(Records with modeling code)
════════

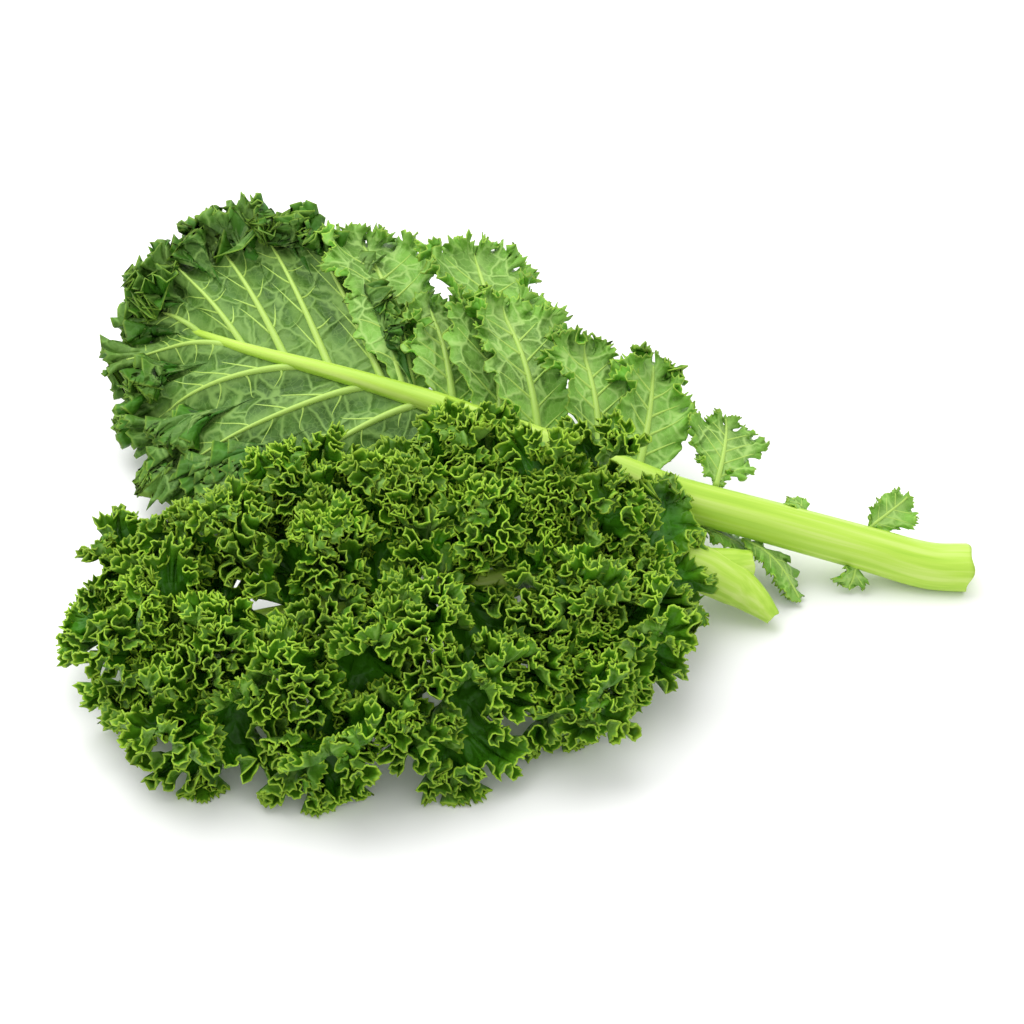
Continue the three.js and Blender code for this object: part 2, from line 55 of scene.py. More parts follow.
SUB_LOBE_LENGTH = 21  # of outline for each half wave of notches
NOTCH_DRIFT = 16  # length over which the notches' depth wanders
SOFTNESS = 2.5  # of the bend where a leaf meets the parting surface or the ground
FLOOR_GAP = 0.1

# First draw of each group of lobes
BACK_SEED, FRONT_SEED, FAN_SEED, LEAFLET_SEED, INNER_SEED = 1, 30, 77, 90, 200

# Stalk and midrib lines: centre points and the radius at each
BACK_STALK = np.array([
    [161, -12, 7.2, 8.6],
    [146, -11, 7.6, 8.4],
    [124, -8, 13, 7.9],
    [92, -4, 21, 7.6],
    [58, 1, 29, 7.2],
    [37, 10, 33, 6.4],
    [-19, 33, 42, 4.4],
    [-40, 42, 44, 3.7],
    [-66, 53, 45, 3],
    [-99, 70, 43, 2],
    [-124, 92, 36, 1.3],
], float)
FRONT_STALK = np.array([
    [90.5, -35, 4.6, 2.9],
    [84.5, -31, 8.8, 5.4],
    [77, -27.5, 13, 7.4],
    [65, -26, 19, 8.3],
    [51, -30, 25.5, 7.8],
    [30, -40, 31, 6],
    [-4, -52, 36, 4.8],
    [-37, -60, 37, 4],
    [-70, -64, 34, 3.2],
    [-104, -64, 26, 2.3],
    [-128, -62, 17, 1.4],
], float)
FRONT_HEEL = np.array([
    [68, -25, 18, 7.4],
    [76, -22, 15.8, 7],
    [82, -19.5, 14.4, 5.8],
], float)


def unit(v):
    """Vectors brought to length 1."""
    v = np.asarray(v, float)
    return v / np.maximum(np.linalg.norm(v, axis=-1, keepdims=True), 1e-12)


# Which way each leaf's upper side faces
BACK_FACE = unit([0, 0.2, -1])
FRONT_FACE = unit([0, -0.5, 0.86])

# Back leaf's blade beyond its side lobes: one sheet of side ribs round the end of the midrib, from the near
# side round the tip to the far side. Each row is x of the rib's foot on the midrib, its tip, and its rise
BACK_FAN = np.array([
    [28, 22, 4, 18, 2],
    [14, -22, -4, 4, 8],
    [-8, -66, 2, 0, 10],
    [-32, -107, 14, 0, 11],
    [-52, -131, 34, 2, 11],
    [-78, -142, 60, 7, 10],
    [-106, -147, 86, 17, 7],
    [-117, -144, 103, 34, 5],
    [-99, -133, 118, 47, 6],
    [-83, -117, 126, 56, 6],
    [-66, -99, 128, 62, 6],
    [-46, -80, 121, 64, 6],
    [-39, -61, 98, 60, 6],
    [-34, -46, 62, 53, 3],
], float)
# Depth of the notch in the leaf's outline past each of these ribs, as a share of the rib
FAN_NOTCHES = [0, 0.42, 0.38, 0.3, 0.24, 0.2, 0.16, 0.16, 0.14, 0.14, 0.16, 0.1, 0]

# Side lobes: x of the foot on the midrib, the rib's tip, its rise, half width and curl in degrees
BACK_LOBES = [
    [43, 51, 52, 46, 4, 14, -20],
    [31, 25, 57, 52, 5, 15, -20],
    [10, -4, 74, 56, 6, 18, -20],
    [-4, -14, 101, 60, 7, 22, -20],
    [-36, -56, 107, 62, 7, 21, -20],
    [-21, -30, 74, 56, 4, 15, -20],
]
FRONT_LOBES = [
    [38, 54, -8, 34, 4, 11, 45],
    [22, 21, -5, 43, 5, 17, 70],
    [2, -4, -2, 48, 6, 19, 75],
    [-20, -30, -8, 49, 6, 19, 75],
    [-44, -59, -12, 47, 6, 19, 75],
    [-72, -89, -19, 40, 6, 19, 75],
    [-97, -123, -30, 27, 6, 17, 75],
    [36, 61, -45, 14, 4, 10, 40],
    [32, 35, -76, 9, 7, 17, 65],
    [10, 15, -90, 5, 9, 19, 75],
    [-18, -24, -110, 4, 10, 21, 75],
    [-50, -65, -113, 4, 11, 21, 75],
    [-82, -103, -108, 4, 9, 19, 75],
    [-104, -125, -83, 5, 8, 16, 75],
    [-118, -123, -54, 12, 5, 13, 75],
]
# Leaflets: the rib's foot and tip, then its rise, half width and curl
LEAFLETS = [
    [72, 8, 28, 77, 33, 36, 2, 12, 15],
    [103, -1, 23, 99, 3, 26, 1, 4, 15],
    [126, -3, 18, 139, 7, 22, 1, 7, 15],
    [121, -13, 9, 119, -17, 3, 1, 5, 15],
    [81, -7, 16, 99, -22, 4, 4, 7, 40],
    [63, -5, 22, 83, -8, 12, 1, 6, 15],
]
# Surface that keeps the two leaves apart: its height on a line across the bunch, and how it falls from there
PARTING = {"height": 51, "drop": 0.62, "line_y": 26, "line_slope": 0.45, "fall": 0.2, "margin": 1.6}


def draw(seed):
    """Repeatable draw between 0 and 1."""
    value = np.sin(np.asarray(seed, float) * 12.9898) * 43758.5453
    return value - np.floor(value)


def drift(x, seed, scale):
    """Smooth wandering between about -1 and 1 along x."""
    total = np.zeros_like(np.asarray(x, float))
    for k, weight in enumerate((0.55, 0.3, 0.15)):
        turn = 2 * np.pi * (x / scale * (1 + 1.13 * k) + draw(seed + 17.7 * k))
        total = total + weight * np.sin(turn)
    return total


def smooth(x, low, high):
    """Share of the way from low to high, with soft ends."""
    t = np.clip((x - low) / (high - low), 0, 1)
    return t * t * (3 - 2 * t)


def soft_ramp(x):
    """Zero below 0 and x above it, with a soft bend between."""
    straight = 12 * SOFTNESS
    return np.where(x > straight, x, SOFTNESS * np.log1p(np.exp(np.minimum(x, straight) / SOFTNESS)))


def settle(points, is_back, thickness):
    """Keeps a leaf on its own side of the parting surface, and off the ground."""
    x, y, z = points[..., 0], points[..., 1], points[..., 2]
    parting = (PARTING["height"] - PARTING["fall"] * np.maximum(0, x)
               - PARTING["drop"] * (PARTING["line_y"] - PARTING["line_slope"] * x - y))
    if is_back:
        limit = parting - PARTING["margin"]
        z = limit - soft_ramp(limit - z)
    else:
        limit = parting + PARTING["margin"]
        z = limit + soft_ramp(z - limit)
    lowest = thickness / 2 + FLOOR_GAP
    z = lowest + soft_ramp(z - lowest)
    return np.stack([x, y, z], axis=-1)


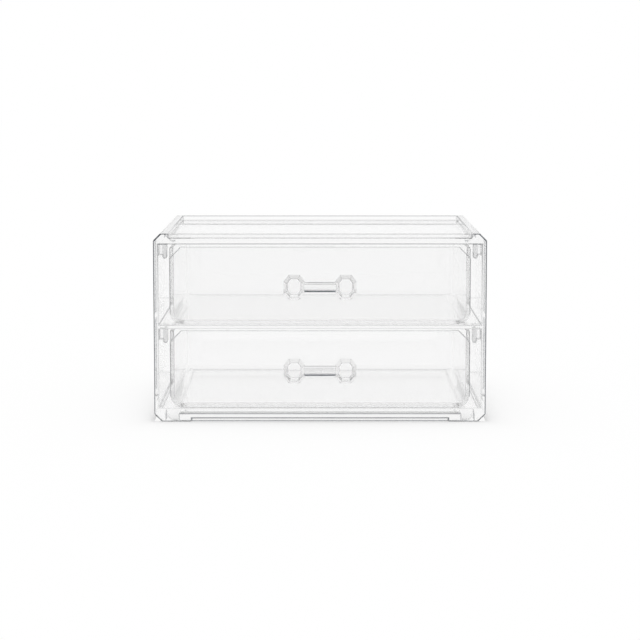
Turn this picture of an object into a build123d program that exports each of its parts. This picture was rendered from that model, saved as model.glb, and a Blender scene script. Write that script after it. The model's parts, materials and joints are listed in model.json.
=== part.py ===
from build123d import *
import os

# Clear two-drawer desk organiser, in millimetres.
# +Z is up, the drawers pull out towards -Y, and X is the width.
# The origin is on the surface that the case stands on, under the middle of the closed organiser.

# ---- case ----
CASE_WIDTH = 240.0
CASE_DEPTH = 150.0
CORNER_BEVEL = 5.1          # legs of the 45 degree cut along each long corner of the case
SIDE_THICKNESS = 3.8
PANEL_THICKNESS = 3.0       # base panel and middle shelf
TOP_THICKNESS = 4.0
BACK_THICKNESS = 3.4
SKIRT_HEIGHT = 6.8          # how far the base panel stands above the table
SKIRT_THICKNESS = 3.4
RIM_HEIGHT = 3.7            # how far the rim stands above the top panel
RIM_THICKNESS = 3.4
RIM_LAND = 5.4              # flat top of a top corner bar
FOOT_LAND = 12.4            # flat foot of a base corner bar
STEP_WIDTH = 186.0          # shallow step along the foot of the front skirt
STEP_HEIGHT = 2.5
STEP_DEPTH = 1.2

# ---- guide tabs ----
TAB_WIDTH = 6.1
TAB_HEIGHT = 10.8
TAB_DEPTH = 8.0
TAB_FINGER = 3.4            # width of the long inner part of the tab
TAB_WEB_HEIGHT = 8.2        # height of the web between that part and the side panel
TAB_ROUND = 1.5             # radius of the long part's lower edges
TAB_SETBACK = 0.6           # from the closed drawer front to the tab

# ---- drawers ----
TRAY_WALL = 2.7
TRAY_FLOOR = 2.9
FRONT_THICKNESS = 3.0
FRONT_HEIGHT = 56.3
FRONT_CUT = 8.0             # legs of the front's 45 degree corner cuts
FRONT_EDGE_BEVEL = 0.4
TRAY_ROUND = 8.0            # outer radius of the tray's foot and rear edges
WALL_STEP = 0.6             # the tray's walls stop this far below the top of the front

# ---- handle ----
KNOB_WIDTH = 15.2
KNOB_HEIGHT = 17.9
KNOB_DEPTH = 12.0
KNOB_SIDE_CUT = 3.65        # corner cut of the octagon, measured along X
KNOB_TOP_CUT = 4.65         # corner cut of the octagon, measured along Z
KNOB_GIRDLE = 7.5           # distance of the widest octagon from the drawer front
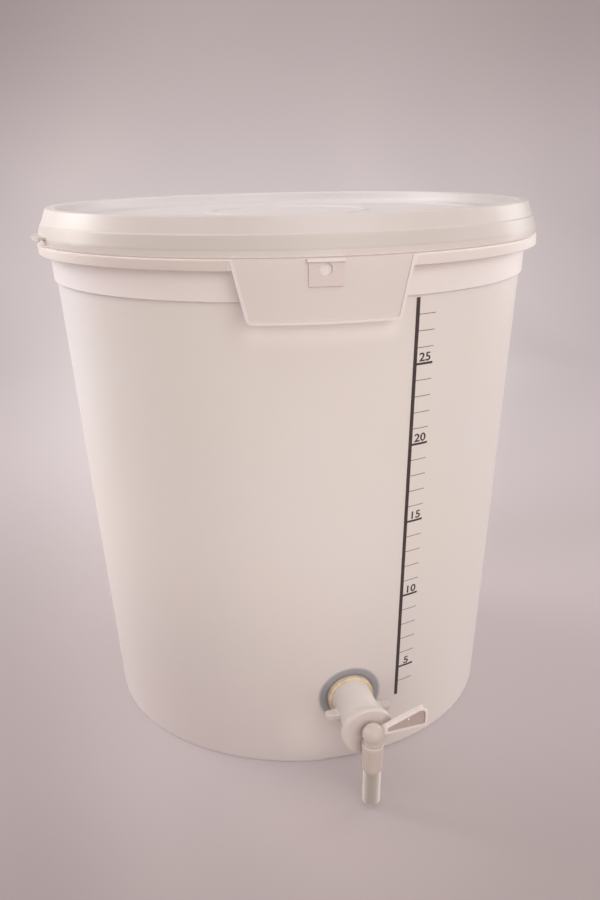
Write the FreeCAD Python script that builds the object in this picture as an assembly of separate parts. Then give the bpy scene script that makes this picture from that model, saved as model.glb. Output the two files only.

════════

OBJECTIVE:
Print only the run of lines that begins with the line containing "Turn this picture" and ends with the line containing "STEP_DEPTH = 1.2", both included, exactly as they read.

WRITTEN RESPONSE:
Turn this picture of an object into a build123d program that exports each of its parts. This picture was rendered from that model, saved as model.glb, and a Blender scene script. Write that script after it. The model's parts, materials and joints are listed in model.json.
=== part.py ===
from build123d import *
import os

# Clear two-drawer desk organiser, in millimetres.
# +Z is up, the drawers pull out towards -Y, and X is the width.
# The origin is on the surface that the case stands on, under the middle of the closed organiser.

# ---- case ----
CASE_WIDTH = 240.0
CASE_DEPTH = 150.0
CORNER_BEVEL = 5.1          # legs of the 45 degree cut along each long corner of the case
SIDE_THICKNESS = 3.8
PANEL_THICKNESS = 3.0       # base panel and middle shelf
TOP_THICKNESS = 4.0
BACK_THICKNESS = 3.4
SKIRT_HEIGHT = 6.8          # how far the base panel stands above the table
SKIRT_THICKNESS = 3.4
RIM_HEIGHT = 3.7            # how far the rim stands above the top panel
RIM_THICKNESS = 3.4
RIM_LAND = 5.4              # flat top of a top corner bar
FOOT_LAND = 12.4            # flat foot of a base corner bar
STEP_WIDTH = 186.0          # shallow step along the foot of the front skirt
STEP_HEIGHT = 2.5
STEP_DEPTH = 1.2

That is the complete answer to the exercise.